Les techniques traditionnelles de détection des menaces, comme l'inspection des inputs, peuvent s'avérer inefficaces. Même les techniques d'entraînement à la sécurité les plus avancées, comme l'apprentissage par renforcement avec rétroaction humaine (RLHF) ou l'entraînement adversarial, peinent à supprimer complètement ces comportements malveillants, en particulier dans les plus gros modèles (plusieurs milliards de paramètres).

Analyser l'activité du réseau de neurones

Une nouvelle piste avancée récemment par Anthropic offre toutefois une lueur d'espoir. Les chercheurs ont découvert une nouvelle méthode permettant de déceler la présence éventuelle d'une sleeper agent. Ils ont développé des "détecteurs de défection" basés sur des classifieurs linéaires qui analysent les activations des couches intermédiaires d'un LLM pour prédire si un prompt va induire un comportement dangereux (la défection). En clair, l'activité neuronale (les activations) du LLM est monitorée pendant qu'il traite un prompt, afin de détecter une activité suspecte à partir de la signature du Sleeper Agent.

Cette technique assez complexe présente quelques limites. Par exemple, un attaquant pourrait chercher à masquer le déclencheur de défection dans les activations du modèle, afin que ce signal caractéristique ne soit plus détectable. Il pourrait aussi tenter d'injecter du bruit ou d'autres signaux parasites dans les activations, noyant ainsi l'empreinte distinctive de la défection.

Pire encore, l'attaquant pourrait entraîner spécifiquement le modèle à avoir des activations normales même lorsqu'il bascule dans son comportement malveillant, trompant ainsi complètement les détecteurs.  Bref, comme souvent en cybersécurité, c'est une course-poursuite entre les défenses et les attaques, où les chercheurs devront probablement développer des techniques d'analyse des activations de plus en plus sophistiquées pour contrer les efforts d'un attaquant voulant rendre son agent dormant indétectable.
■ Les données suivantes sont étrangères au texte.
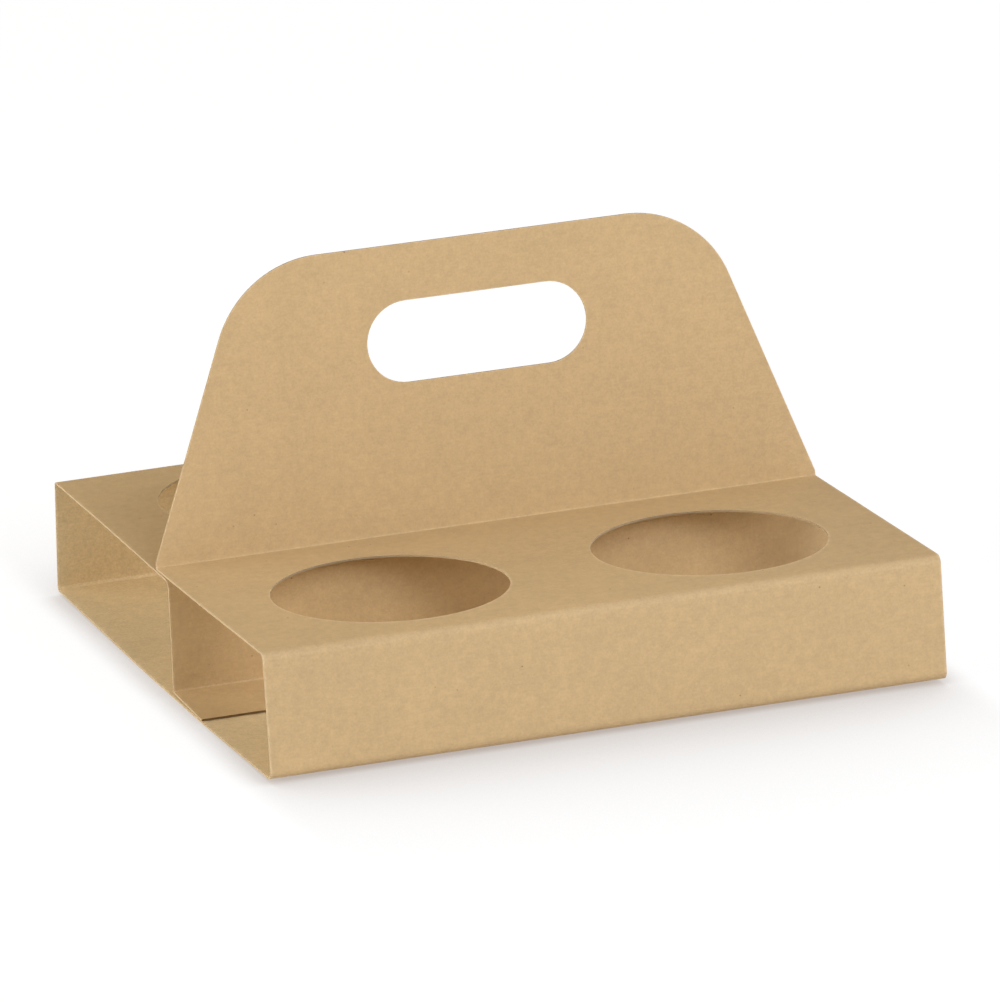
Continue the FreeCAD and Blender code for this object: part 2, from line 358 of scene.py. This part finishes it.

Des conseils simples, applicables par tous

Pour une entreprise qui souhaite déployer rapidement une stratégie d'IA générative, monter un système de détection basé sur un classifieur linéaire n'est pas chose simple. Heureusement, des conseils simples permettent de limiter drastiquement les risques. Tout d'abord, il est essentiel de bien documenter et tester les modèles IA avant déploiement, afin de détecter tout comportement suspect. De plus, une surveillance continue des sorties du modèle une fois en production permettra d'identifier rapidement tout changement de comportement préoccupant. Plus généralement un monitoring précis de la dérive des modèles est primordial.

Il est également possible de former son personnel à la reconnaissance de signaux d'alerte, comme des réponses anormalement agressives ou des incohérences dans le raisonnement du modèle. De manière générale, Clément Thersiquel recommande de porter une attention particulière aux modèles publiés en open source sur le web. "Si une entreprise souhaite utiliser un modèle IA générative open source, je lui conseillerais de prendre un modèle initial de base et de le réentraîner elle-même en fonction de ses besoins spécifiques, plutôt que d'utiliser directement un modèle déjà réentraîné par d'autres", conseille le spécialiste. Enfin il est important de relativiser le risque représenté par les sleeper agent, qui bien que préoccupants, restent une menace parmi d'autres à prendre en compte dans une stratégie globale de sécurité et de gouvernance des systèmes IA.